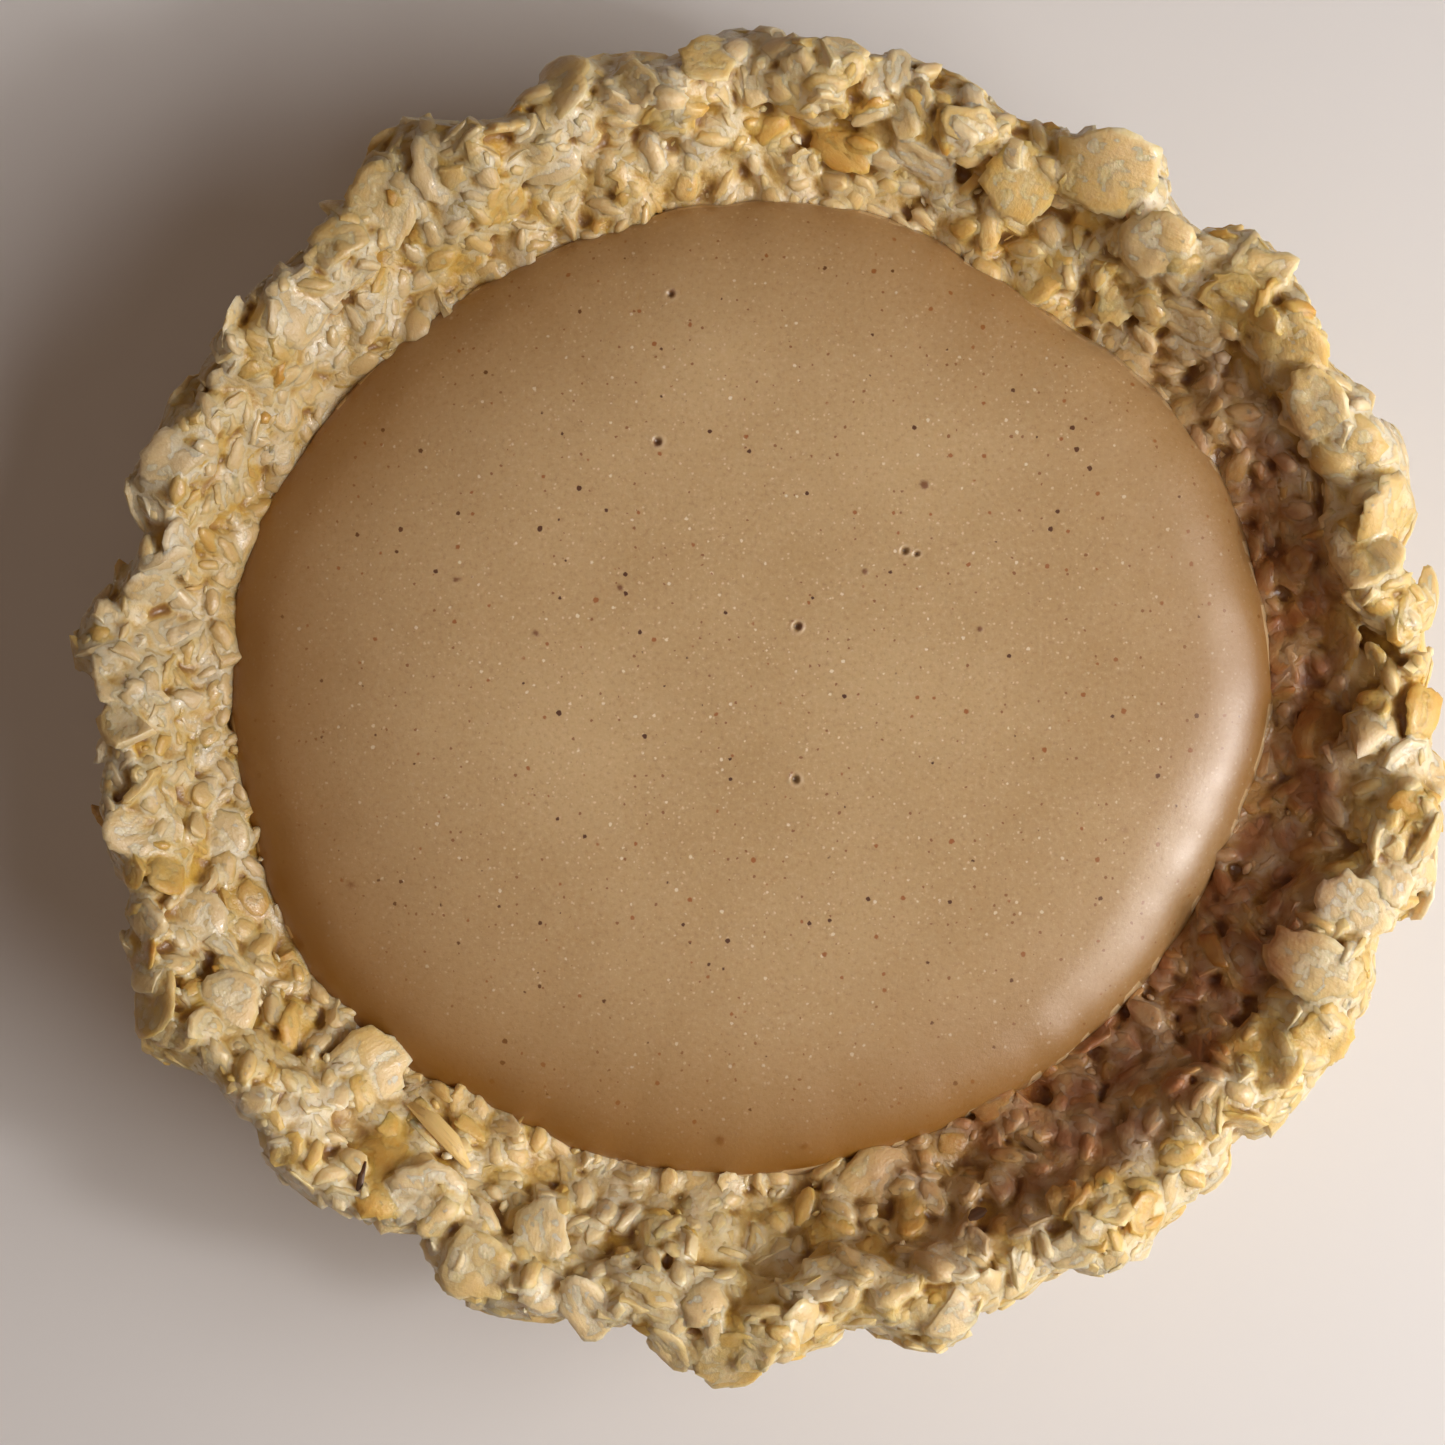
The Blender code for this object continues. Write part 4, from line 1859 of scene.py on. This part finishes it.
SOWINGS: dict[OatKind, tuple[Sowing, ...]] = {
    OatKind.WHOLE: (
        Sowing(Region.CREST, 90, 4.2, (4.6, 7.6), 14, (0.4, 0.9), 1.5, 0.7),
        Sowing(Region.SHOULDER, 56, 4.6, (5.0, 7.6), 14, (0.0, 0.4), 0.8, 0.75),
        Sowing(Region.SLOPE, 120, 4.4, (4.0, 6.8), 18, (0.3, 0.8), 1.4, 0.7, pale=0.65),
        Sowing(Region.WALL, 170, 5.6, (6.0, 9.0), 6, (0.0, 0.3), 0.5, 0.8),
        Sowing(Region.BASE, 150, 6.2, (6.0, 9.0), 3, (-0.2, 0.0), 0.0),
    ),
    OatKind.BROKEN: (
        Sowing(Region.CREST, 280, 2.1, (3.0, 5.4), 32, (0.1, 0.8), 1.5, 1.1, 0.12),
        Sowing(Region.SHOULDER, 220, 2.1, (3.0, 5.0), 16, (0.0, 0.5), 0.8, 1.0),
        Sowing(Region.SLOPE, 520, 2.0, (2.8, 5.2), 30, (0.1, 0.6), 1.3, 1.1, 0.12, 0.65),
        Sowing(Region.WALL, 560, 2.4, (3.0, 5.5), 10, (0.0, 0.35), 0.55),
        Sowing(Region.BASE, 240, 3.2, (3.0, 5.5), 4, (-0.2, 0.0), 0.0),
    ),
    OatKind.CRUMB: (
        Sowing(Region.CREST, 300, 1.8, (2.0, 4.4), 32, (0.2, 0.8), 1.5),
        Sowing(Region.SHOULDER, 200, 1.8, (1.6, 3.2), 22, (0.0, 0.5), 0.8),
        Sowing(Region.SLOPE, 640, 1.6, (2.2, 4.4), 34, (0.2, 0.8), 1.4),
        Sowing(Region.WALL, 500, 1.8, (1.5, 3.0), 18, (0.0, 0.3), 0.5),
    ),
    OatKind.NIB: (
        Sowing(Region.CREST, 70, 2.2, (0.6, 1.3), 60, (0.3, 0.8)),
        Sowing(Region.SHOULDER, 50, 2.2, (0.6, 1.3), 30, (0.2, 0.5), 0.8),
        Sowing(Region.SLOPE, 340, 1.2, (0.6, 1.4), 60, (0.3, 0.7)),
        Sowing(Region.WALL, 200, 1.6, (0.6, 1.4), 30, (0.1, 0.4), 0.55),
    ),
    OatKind.HUSK: (
        Sowing(Region.CREST, 30, 4.0, (1.0, 2.6), 20, (0.7, 1.0)),
        Sowing(Region.SLOPE, 46, 3.5, (0.8, 2.4), 25, (0.6, 0.9)),
        Sowing(Region.WALL, 50, 6.0, (1.2, 3.0), 8, (0.4, 0.6), 0.6),
    ),
}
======
* _What needs to be done_
Repeat the data verbatim.

* _Problem solution_
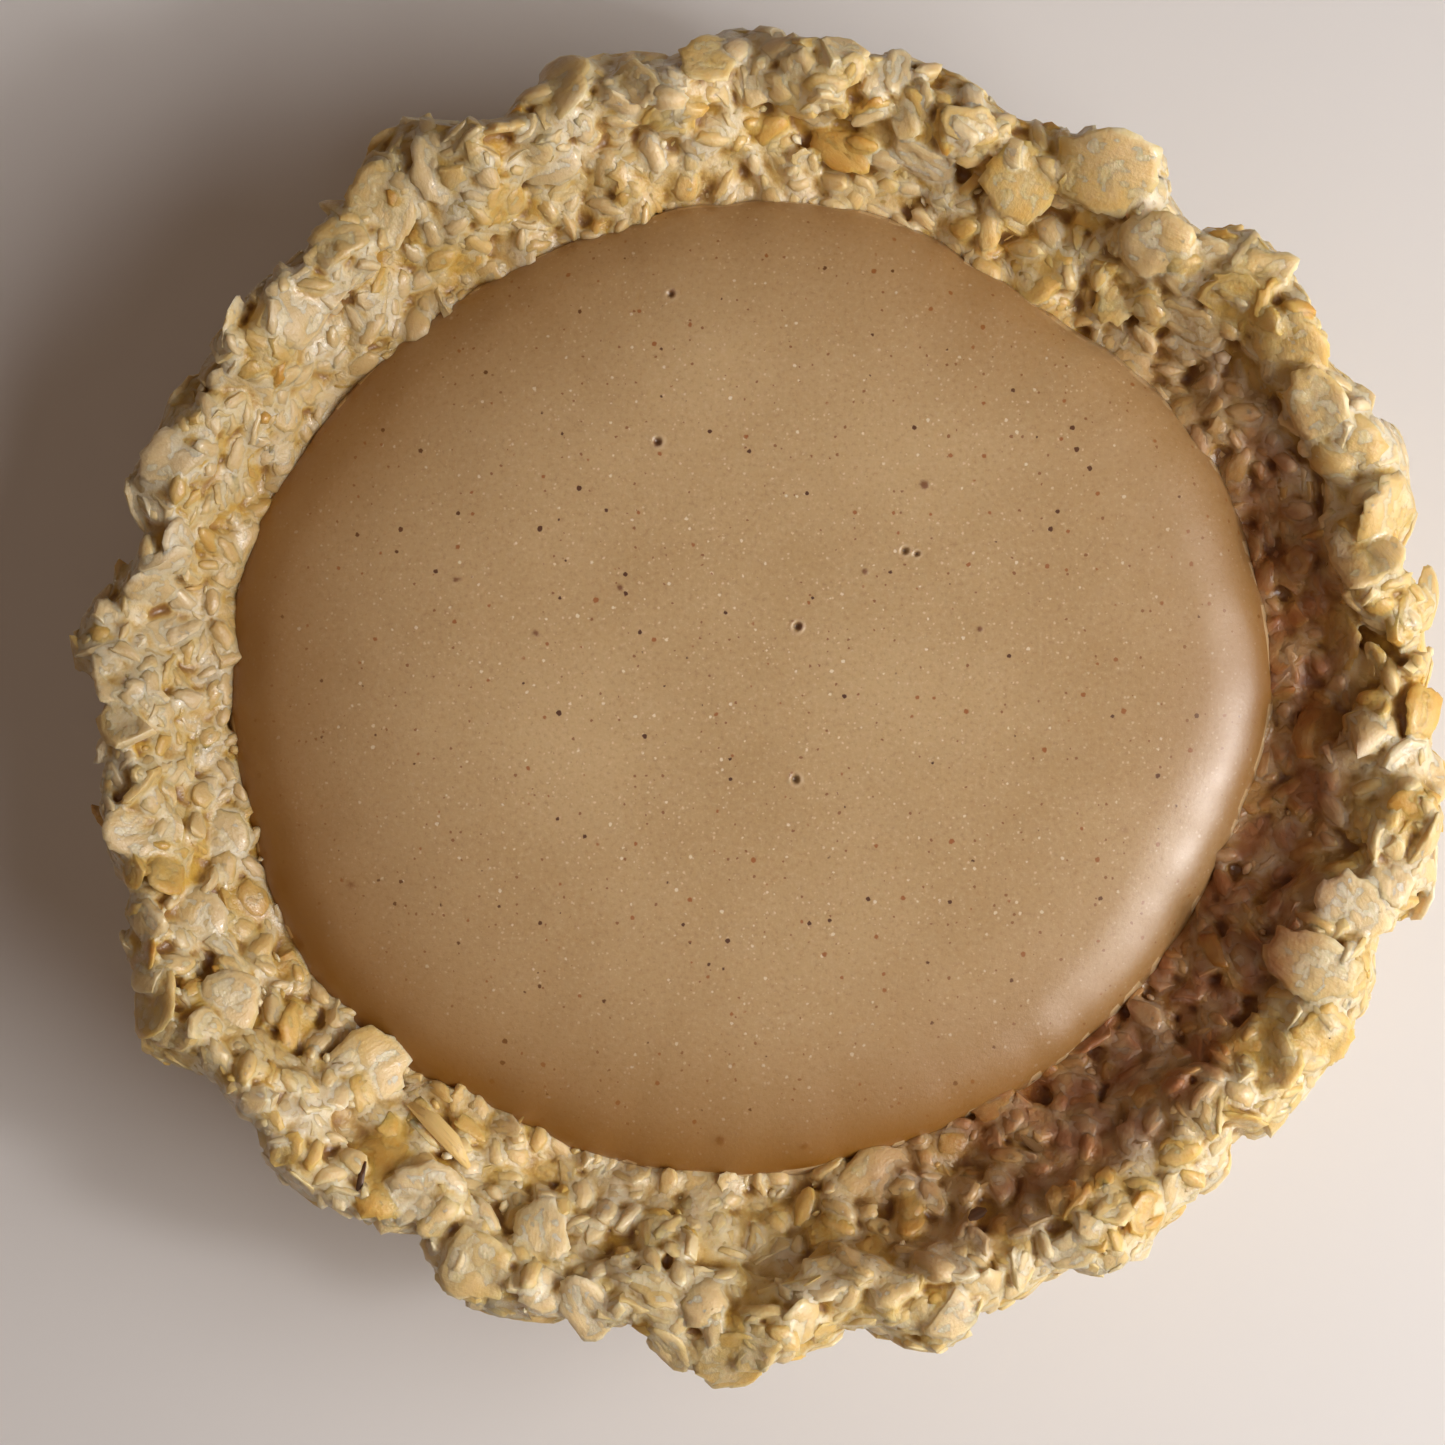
The Blender code for this object continues. Write part 4, from line 1859 of scene.py on. This part finishes it.
SOWINGS: dict[OatKind, tuple[Sowing, ...]] = {
    OatKind.WHOLE: (
        Sowing(Region.CREST, 90, 4.2, (4.6, 7.6), 14, (0.4, 0.9), 1.5, 0.7),
        Sowing(Region.SHOULDER, 56, 4.6, (5.0, 7.6), 14, (0.0, 0.4), 0.8, 0.75),
        Sowing(Region.SLOPE, 120, 4.4, (4.0, 6.8), 18, (0.3, 0.8), 1.4, 0.7, pale=0.65),
        Sowing(Region.WALL, 170, 5.6, (6.0, 9.0), 6, (0.0, 0.3), 0.5, 0.8),
        Sowing(Region.BASE, 150, 6.2, (6.0, 9.0), 3, (-0.2, 0.0), 0.0),
    ),
    OatKind.BROKEN: (
        Sowing(Region.CREST, 280, 2.1, (3.0, 5.4), 32, (0.1, 0.8), 1.5, 1.1, 0.12),
        Sowing(Region.SHOULDER, 220, 2.1, (3.0, 5.0), 16, (0.0, 0.5), 0.8, 1.0),
        Sowing(Region.SLOPE, 520, 2.0, (2.8, 5.2), 30, (0.1, 0.6), 1.3, 1.1, 0.12, 0.65),
        Sowing(Region.WALL, 560, 2.4, (3.0, 5.5), 10, (0.0, 0.35), 0.55),
        Sowing(Region.BASE, 240, 3.2, (3.0, 5.5), 4, (-0.2, 0.0), 0.0),
    ),
    OatKind.CRUMB: (
        Sowing(Region.CREST, 300, 1.8, (2.0, 4.4), 32, (0.2, 0.8), 1.5),
        Sowing(Region.SHOULDER, 200, 1.8, (1.6, 3.2), 22, (0.0, 0.5), 0.8),
        Sowing(Region.SLOPE, 640, 1.6, (2.2, 4.4), 34, (0.2, 0.8), 1.4),
        Sowing(Region.WALL, 500, 1.8, (1.5, 3.0), 18, (0.0, 0.3), 0.5),
    ),
    OatKind.NIB: (
        Sowing(Region.CREST, 70, 2.2, (0.6, 1.3), 60, (0.3, 0.8)),
        Sowing(Region.SHOULDER, 50, 2.2, (0.6, 1.3), 30, (0.2, 0.5), 0.8),
        Sowing(Region.SLOPE, 340, 1.2, (0.6, 1.4), 60, (0.3, 0.7)),
        Sowing(Region.WALL, 200, 1.6, (0.6, 1.4), 30, (0.1, 0.4), 0.55),
    ),
    OatKind.HUSK: (
        Sowing(Region.CREST, 30, 4.0, (1.0, 2.6), 20, (0.7, 1.0)),
        Sowing(Region.SLOPE, 46, 3.5, (0.8, 2.4), 25, (0.6, 0.9)),
        Sowing(Region.WALL, 50, 6.0, (1.2, 3.0), 8, (0.4, 0.6), 0.6),
    ),
}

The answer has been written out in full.